Aussi, à la fracture naturelle qui oppose la « Tribu » des femmes à la « Tribu » des hommes, s’ajoute une autre, selon que les unes et les autres sont dotés ou non des mêmes référents culturels, professionnels ou symboliques. La question est encore accrue lorsqu’on y ajoute l’écheveau politique.

 

(3)-Le militantisme politique

L’une des « Tribus » qui transcende avec force et brouille les registres de la Famille naturelle, c’est la politique.

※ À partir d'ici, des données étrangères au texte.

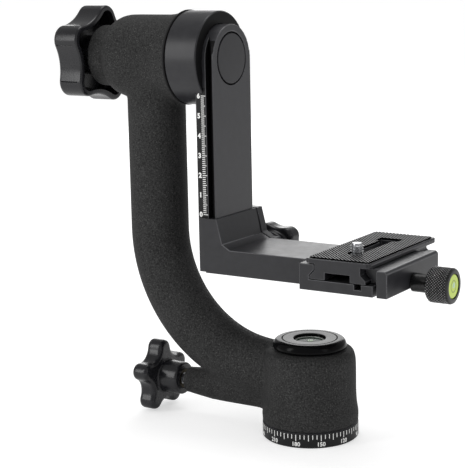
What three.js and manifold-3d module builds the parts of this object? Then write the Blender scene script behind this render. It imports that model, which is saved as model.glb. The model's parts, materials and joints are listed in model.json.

Le militantisme, en principe, ignore la Localité, le Groupe ethnique et bien d’autres articles à caractère racial.

 

Ici, l’idée de deux catégories distinctes se déplace en mettant aux prises la Majorité gouvernementale, perçue comme une forme de « Tribu des Villes » et l’Opposition, réduite à jouer le rôle de « Tribu des Campagnes ». Sans mauvais jeu de mots ! La création, l’animation et la vitalité d’un parti politique de masses sont donc essentielles à la construction d’une Société unitaire ; l’esprit grégaire des Localités et des ethnies, à défaut de disparaître, va s’amenuisant.

 

Les tentatives de repli, les discours rétrogrades et l’instrumentalisation du noble art qu’est la politique au profit des fins imparfaitement collectives, sont à proscrire.

 

 

***

Le Monde des humains paraît homogène. Il donne parfois l’impression qu’on y est en harmonie, en phase, en connexion avec son frère, son patron, sa colombe. Dans la réalité, deux, trois, une multitude de « Tribus » se côtoient, s’espionnent, s’envient ; s’éprouvent ; se bousculent, se neutralisent.

 

Autant de segments, qui montrent à suffisance que l’Etre humains est un être à dimensions et fonctions multiples. Il est fait de Corps, d’esprit, d’Ame. Il est aussi fait de Raison, d’Instinct, d’Intuition et de Pulsions. L’essentiel, pour les Sociétés pauvres, c’est qu’aucune de ces dimensions ne prennent le pas sur les autres.

 

Comme le dit un vieux proverbe anglais : « Diversity Is The Spice of Life ». Oui, « La diversité est [effectivement] le sel de la vie ». Il faut la ménager, la promouvoir, la protéger. A chacun de choisir son ennemi intime, afin de se maintenir en perpétuel éveil.

 

Il est toutefois à craindre cette méprise observée par Rousseau : « On croirait que les tribus urbaines s’arrogèrent bientôt la puissance et les honneurs, et ne tardèrent pas d’avilir les tribus rustiques : ce fut le contraire ».

 

Le désir des membres des « Tribus des Villes » à retourner chez eux en cas de crises majeures ; leur volonté d’être enterrés dans leur Localité d’origine ; à y célébrer les événements les plus marquants de leur existence, montrent à suffisance la primauté ultime des liens qui nous unissent à jamais à nos « Tribus des Campagnes ».

 

 

Arthur BENGA NDJEME : Paris, le 08/02/2010, 00h00

 

Commentaires

berrejl le 13-02-2010 à 04:53:18
J'ai beaucoup aimé ce texte qui s'appuie sur la culture mais surtout sur des exemples authentiques issus de l'expérience et de l'observation de l'auteur. Vous êtes talentueux M. Arthur Benga Ndjeme!